Repeat, please, only the lines from the top of the data down to the line with "leaves and stalks"; include both of those lines.

--*--

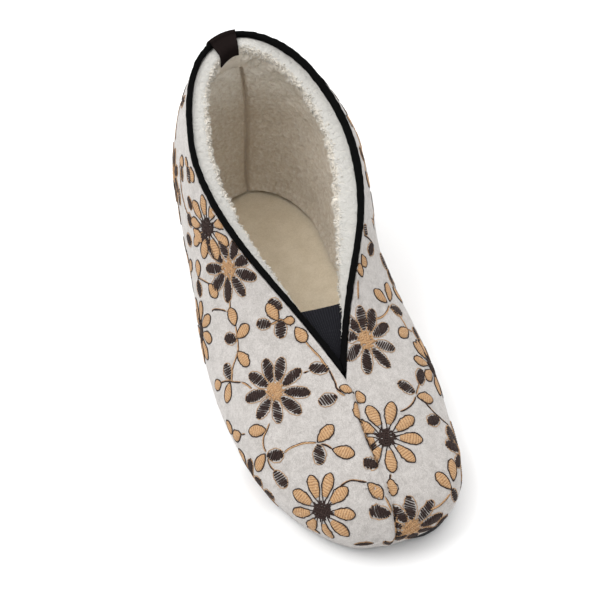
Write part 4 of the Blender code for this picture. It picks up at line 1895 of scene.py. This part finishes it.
@dataclass
class Embroidery:
    """Flowers, leaves and stalks in raised satin stitch."""

    cloth: Cloth
    petal_start: float = 0.0038
    petal_width: float = 0.0060
    petal_bend: float = 1.7
    leaf_width: float = 0.0062
    leaf_bend: float = 1.3
    short_leaf: float = 0.0085
    body_height: float = 0.00055
    root: float = 0.0002
    cord: float = 0.00030
    fine_cord: float = 0.00020
    cord_lift: float = 0.00016
    stalk: float = 0.00042
    stalk_step: float = 0.0011
    bar_pitch: float = 0.00125
    bar_overlap: float = 1.22
    slit: float = 0.44
    slit_share: float = 0.42
    heart: float = 0.0044
    ray: float = 0.0003
    seed: int = 7
    # the heart's two layers of bars: their turn, count, height and width
    heart_layers: tuple[tuple[float, int, float, float], ...] = (
        (20, 7, 1.0, 1.25),
        (100, 4, 1.5, 0.45),
    )
    uneven: float = 0.06
    stalk_uneven: float = 0.14
    laid_out: dict = field(default_factory=dict)
    dice: np.random.Generator = field(init=False)

    def __post_init__(self) -> None:
        """Sets up the dice for uneven stitches."""
        self.dice = np.random.default_rng(self.seed)

    def outline(self, share: np.ndarray, bend: float) -> np.ndarray:
        """Half the width of a motif along its length.

        Args:
            share: Shares of the length.
            bend: Where it is widest; 0 is a blunt motif.

        Returns:
            Shares of the widest.
        """
        if not bend:
            return np.maximum(0, 1 - np.abs(2 * np.clip(share, 0, 1) ** 1.12 - 1) ** 2.4) ** 0.55
        return np.sin(pi * np.clip(share, 0, 1) ** bend) ** 0.6

    def sew(self, thread: Thread, spot: Spot, angle: float, table: np.ndarray) -> None:
        """Turns a motif's points about its spot and lays them on the felt.

        Args:
            thread: Its thread.
            spot: Where its own zero lies.
            angle: Its turn in degrees.
            table: Its points across, up and out.
        """
        turn = radians(angle)
        turned = np.array(table)
        turned[..., 0] = cos(turn) * table[..., 0] - sin(turn) * table[..., 1]
        turned[..., 1] = sin(turn) * table[..., 0] + cos(turn) * table[..., 1]
        self.keep(thread, self.cloth.lay(spot, turned))

    def keep(self, thread: Thread, table: np.ndarray) -> None:
        """Puts laid points with the others of their thread and size."""
        self.laid_out.setdefault((thread, table.shape), []).append(table)

    def domed(self, ring: np.ndarray, power: float) -> np.ndarray:
        """Heights round a stitch's section: a dome above, and flat in the felt below."""
        return np.where(np.sin(ring) > 0, np.sin(ring) ** power * self.body_height, -self.root)

    def body(self, form: Motif, base: float) -> np.ndarray:
        """A domed petal of satin stitch with a blunt base, closed underneath.

        Args:
            form: Its place and size.
            base: The share of its length that the blunt base cuts off.

        Returns:
            Its points by place along it and round it.
        """
        way = (1 - np.cos(np.linspace(0, pi, 12))) / 2
        share = base + (1 - base) * way
        blunt = np.minimum(1, way / 0.02)
        turn = np.linspace(0, 2 * pi, 11)[::-1]
        half = form.width / 2 * (self.outline(share, form.bend) * blunt)[:, None]
        rise = self.domed(turn, 0.7)[None] * np.minimum(1, half / (0.35 * form.width / 2))
        x = form.start + form.length * share[:, None] + 0 * rise
        return np.stack([x, half * np.cos(turn)[None], rise], -1)[::-1]

    def edge_cord(self, form: Motif, radius: float) -> np.ndarray:
        """A cord round a petal's outline, a little uneven as stitches are.

        Args:
            form: The petal's place and size.
            radius: The cord's own.

        Returns:
            Its points by place along it and round it.
        """
        turn = np.linspace(0, 2 * pi, 31)
        share = (1 - np.cos(turn)) / 2
        loose = 1 + self.uneven * self.dice.standard_normal(len(turn))
        loose[-1] = loose[0]
        x = form.start + form.length * (share * 1.02 - 0.01)
        y = np.sign(np.sin(turn)) * form.width / 2 * self.outline(share, form.bend) * loose
        y[-1] = y[0]
        way = unit(np.stack([np.gradient(x), np.gradient(y)], -1))
        way[0] = way[-1] = (0, 1)
        ring = np.linspace(0, 2 * pi, 6)
        side = radius * np.cos(ring)[None]
        points = [
            x[:, None] + way[:, 1:2] * side,
            y[:, None] - way[:, 0:1] * side,
            self.cord_lift + radius * np.sin(ring)[None] + 0 * side * way[:, :1],
        ]
        return np.stack(points, -1)

    def bar(self, x: float, low: float, high: float, half: float, slant: float) -> np.ndarray:
        """One thick satin bar across a petal, round at its ends.

        Args:
            x: Where it crosses the petal's middle.
            low: Where it starts.
            high: Where it ends.
            half: Half its width.
            slant: How far it leans for each step across.

        Returns:
            Its points by place along it and round it.
        """
        way = np.array([0, 0.06, 0.35, 0.65, 0.94, 1])
        full = np.array([0.15, 0.8, 1, 1, 0.8, 0.15])[:, None]
        ring = np.linspace(0, 2 * pi, 8)[::-1]
        y = (low + (high - low) * way)[:, None] + 0 * ring[None]
        side = x + slant * y + half * full * np.cos(ring)[None]
        return np.stack([side, y, self.domed(ring, 0.6)[None] * full], -1)

    def bars(self, spot: Spot, angle: float, form: Motif) -> None:
        """Fills a petal with slanting dark bars, the felt showing in a few slits.

        Args:
            spot: The petal's own zero.
            angle: Its turn in degrees.
            form: Its place and size.
        """
        count = max(3, round(form.length / self.bar_pitch))
        slant = (0.38 if self.dice.random() < 0.7 else -0.35) + 0.10 * self.dice.standard_normal()
        for i in range(count):
            share = (i + 0.5) / count
            slit = self.slit if self.dice.random() < self.slit_share else 0.0
            half = form.length / count / 2 * (self.bar_overlap - slit)
            reach = form.width / 2 * max(0.4, float(self.outline(np.array(share), form.bend)))
            low, high = -reach * self.dice.uniform(0.9, 1.06), reach * self.dice.uniform(0.9, 1.06)
            bar = self.bar(form.start + form.length * share, low, high, half, slant)
            self.sew(Thread.DARK, spot, angle, bar)

    def petal(self, thread: Thread, spot: Spot, angle: float, form: Motif) -> None:
        """Sews one petal or leaf with its outline of the other thread.

        Args:
            thread: The thread that fills it.
            spot: Its own zero.
            angle: Its turn in degrees.
            form: Its place and size.
        """
        start, length, width = form.start, form.length, form.width
        if thread is Thread.TAN:
            self.sew(thread, spot, angle, self.body(form, 0.20 if start else 0.05))
            around, cord = Motif(start, length, width * 1.03, form.bend), self.cord
        else:
            blunt = 0.10 * length if start else 0.0
            self.bars(spot, angle, Motif(start + blunt, length - blunt, width * 0.92, 0))
            around = Motif(start + blunt / 2, length - blunt / 2, width * 1.06, 0)
            cord = self.fine_cord
        self.sew(thread.other, spot, angle, self.edge_cord(around, cord))

    def flower(self, row: Flower) -> None:
        """Sews a daisy: its petals, then the rays and the bars of its heart.

        Args:
            row: Its place on the chart.
        """
        spot, other, dice = self.cloth.spot(row.u, row.v), row.thread.other, self.dice
        for angle, reach in row.petals:
            width = self.petal_width * dice.uniform(0.94, 1.06)
            length = reach / PER_METRE - self.petal_start
            form = Motif(self.petal_start, length, width, self.petal_bend)
            self.petal(row.thread, spot, angle, form)
        for angle, _ in row.petals:
            ray = self.bar(0, 0.7 * self.heart, self.heart * dice.uniform(1.15, 1.5), self.ray, 0.0)
            self.sew(other, spot, angle - 90 + 14 * dice.standard_normal(), ray)
        for turn, count, lift, full in self.heart_layers:
            for i in range(count):
                x = self.heart * (2 * (i + 0.5) / count - 1)
                side = (self.heart**2 - min(abs(x), self.heart * 0.85) ** 2) ** 0.5
                low, high = -side * dice.uniform(0.85, 1.25), side * dice.uniform(0.85, 1.25)
                slant = 0.15 * dice.standard_normal()
                bar = self.bar(x, low, high, self.heart / count * full, slant)
                bar[..., 2] *= lift
                self.sew(other, spot, turn, bar)

    def leaf(self, row: Leaf) -> None:
        """Sews a leaf.

        Args:
            row: Its place on the chart.
        """
        length = row.length / PER_METRE
        width = self.leaf_width * min(1, length / self.short_leaf)
        form = Motif(0.0, length, width, self.leaf_bend)
        self.petal(row.thread, self.cloth.spot(row.u, row.v), row.angle, form)

    def vine(self, row: Vine) -> None:
        """Sews a stalk along a smooth line through its stops, with a thin thread beside it.

        Args:
            row: Its place on the chart.
        """
        stops = np.array(row.stops)
        line = Spline(stops, range(len(stops)))
        fine = line(np.linspace(0, len(stops) - 1, 16 * len(stops)))
        points = self.cloth.last.at(fine[:, 0], np.clip(fine[:, 1], 0.01, 0.999))
        run = np.concatenate([[0], np.cumsum(np.linalg.norm(np.diff(points, axis=0), axis=-1))])
        even = np.linspace(0, run[-1], max(4, round(run[-1] / self.stalk_step)))
        path = np.stack([np.interp(even, run, points[:, k]) for k in range(3)], -1)
        self.cord_along(row.thread, path, self.stalk, 0.0)
        self.cord_along(row.thread.other, path, 0.55 * self.stalk, 1.05 * self.stalk)

    def cord_along(self, thread: Thread, path: np.ndarray, radius: float, beside: float) -> None:
        """Lays one uneven thread along a path on the felt.

        Args:
            thread: Its thread.
            path: Points on the felt.
            radius: The thread's own.
            beside: How far to the path's side it lies.
        """
        found = [self.cloth.surface.find_nearest(Vector(point))[:2] for point in path]
        path, out = (np.array([list(pair[k]) for pair in found]) for k in range(2))
        side = unit(np.cross(out, unit(np.gradient(path, axis=0))))
        path = path + beside * side
        wobble = 1 + self.stalk_uneven * self.dice.standard_normal(len(path))
        wobble[0] = wobble[-1] = 0.2
        ring = np.linspace(0, 2 * pi, 7)
        turned = np.cos(ring)[None, :, None] * side[:, None]
        raised = (0.25 + 0.75 * np.sin(ring))[None, :, None] * out[:, None]
        table = path[:, None] + (radius * wobble)[:, None, None] * (turned + raised)
        self.keep(thread, table[:, ::-1])

    def build(self) -> list[bpy.types.Object]:
        """Sews everything on the chart.

        Returns:
            An object for each thread.
        """
        for chart, stitch in ((FLOWERS, self.flower), (LEAVES, self.leaf), (VINES, self.vine)):
            for row in chart:
                stitch(row)
        made = []
        for thread in Thread:
            mesh = bmesh.new()
            for (kind, _), tables in self.laid_out.items():
                if kind is thread:
                    laid(np.concatenate(tables), (0.012, 0.010), onto=mesh, strips=len(tables))
            mesh = closed(welded(mesh, cap=True))
            finish = ThreadFinish.of(thread)
            made.append(piece(f"{thread.value}_embroidery", mesh, finish))
        return made


# The studio


@dataclass
class Studio:
    """Camera, floor and soft light."""

    eye: tuple[float, float, float] = (-0.1179, -0.4937, 0.6502)
    view_turn: float = 20.565
    view_drop: float = 48.85
    aim: tuple[float, float, float] = (0.0, 0.002, 0.045)
    lens: float = 92
    sensor: float = 36
    floor_size: float = 6.0
    from_above: float = 1.16
    from_behind: float = 0.46
    all_round: float = 0.40
    # name, place, side and power of each lamp
    lamps: tuple[tuple[str, tuple[float, float, float], float, float], ...] = (
        ("key_lamp", (-0.8, 0.1, 1.5), 0.8, 9),
        ("fill_lamp", (0.9, 0.5, 1.4), 1.3, 1.0),
    )

    def camera(self) -> None:
        """Sets the camera at the viewing angle, turned by the least from level to face the shoe."""
        turn, drop = radians(-self.view_turn), radians(self.view_drop)
        spin = Matrix.Rotation(turn, 3, "Z")
        ahead = spin @ Vector((0, cos(drop), -sin(drop)))
        up = spin @ Vector((0, sin(drop), cos(drop)))
        stance = Matrix((ahead.cross(up), up, -ahead)).transposed()
        wanted = (Vector(self.aim) - Vector(self.eye)).normalized()
        stance = ahead.rotation_difference(wanted).to_matrix() @ stance
        made = bpy.data.objects.new("camera", bpy.data.cameras.new("camera"))
        bpy.context.scene.collection.objects.link(made)
        made.matrix_world = Matrix.Translation(self.eye) @ stance.to_4x4()
        made.data.sensor_width = self.sensor
        made.data.lens = self.lens
        made.data.clip_start = 0.01
        bpy.context.scene.camera = made

    def floor(self) -> None:
        """Lays the floor."""
        mesh = bmesh.new()
        bmesh.ops.create_grid(mesh, x_segments=4, y_segments=4, size=self.floor_size / 2)
        data = bpy.data.meshes.new("floor")
        mesh.to_mesh(data)
        mesh.free()
        data.materials.append(FloorFinish().material())
        made = bpy.data.objects.new("floor", data)
        bpy.context.scene.collection.objects.link(made)

    def lamp(self, name: str, place: tuple, size: float, power: float) -> None:
        """Hangs a soft square lamp that faces the shoe.

        Args:
            name: The lamp's name.
            place: Where it hangs.
            size: The length of its side.
            power: Its power in watts.
        """
        made = bpy.data.objects.new(name, bpy.data.lights.new(name, "AREA"))
        made.data.shape = "SQUARE"
        made.data.size = size
        made.data.energy = power
        made.location = place
        made.rotation_euler = (-Vector(place)).to_track_quat("-Z", "Y").to_euler()
        bpy.context.scene.collection.objects.link(made)

    def light(self) -> None:
        """Lights a room that looks white and shines most from above, with two soft lamps."""
        world = bpy.data.worlds.new("studio_room")
        bpy.context.scene.world = world
        world.use_nodes = True
        tree = world.node_tree
        way = tree.nodes.new("ShaderNodeTexCoord").outputs["Generated"]
        parts = tree.nodes.new("ShaderNodeSeparateXYZ")
        tree.links.new(way, parts.inputs[0])
        back, up = (Signal(tree, parts.outputs[name]) for name in ("Y", "Z"))
        bright = up.between(0.0, 0.9) * self.from_above + back * self.from_behind + self.all_round
        seen = Signal(tree, tree.nodes.new("ShaderNodeLightPath").outputs["Is Camera Ray"])
        bright = bright * (1 - seen) + seen
        tree.links.new(bright.socket, tree.nodes["Background"].inputs["Strength"])
        tree.nodes["Background"].inputs["Color"].default_value = (1, 1, 1, 1)
        for lamp in self.lamps:
            self.lamp(*lamp)
        bpy.context.scene.view_settings.view_transform = "Standard"


def main() -> None:
    """Builds the studio and the slipper, piece by piece."""
    logging.basicConfig(level=logging.INFO, format="%(message)s")
    studio = Studio()
    studio.camera()
    studio.floor()
    studio.light()
    last = Last()
    upper = FeltUpper(last)
    upper.build()
    Embroidery(Cloth(last, upper.surface)).build()
    CollarBinding(last).build()
    lining = FleeceLining(last)
    lining.build_rim()
    lining.build_tufts()
    lining.build_pile()
    Gusset(last).build()
    PullTab(last).build()
    soles = Soles(last)
    soles.build_outsole()
    soles.build_insole()


if __name__ == "__main__":
    main()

--*--

- EXPECTED ANSWER -
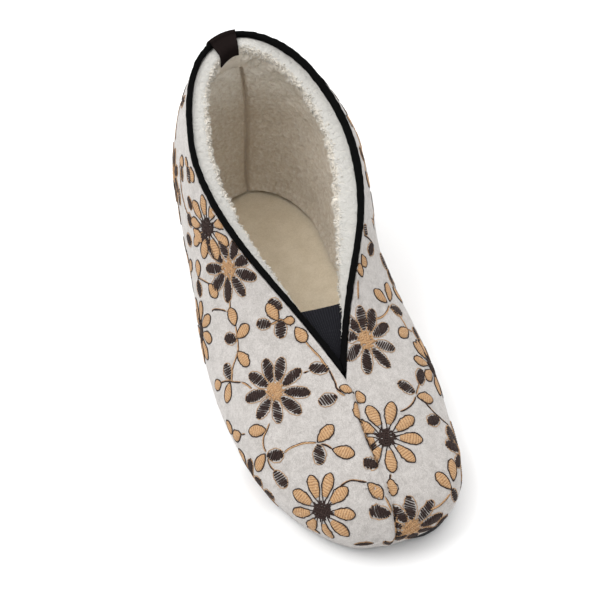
Write part 4 of the Blender code for this picture. It picks up at line 1895 of scene.py. This part finishes it.
@dataclass
class Embroidery:
    """Flowers, leaves and stalks in raised satin stitch."""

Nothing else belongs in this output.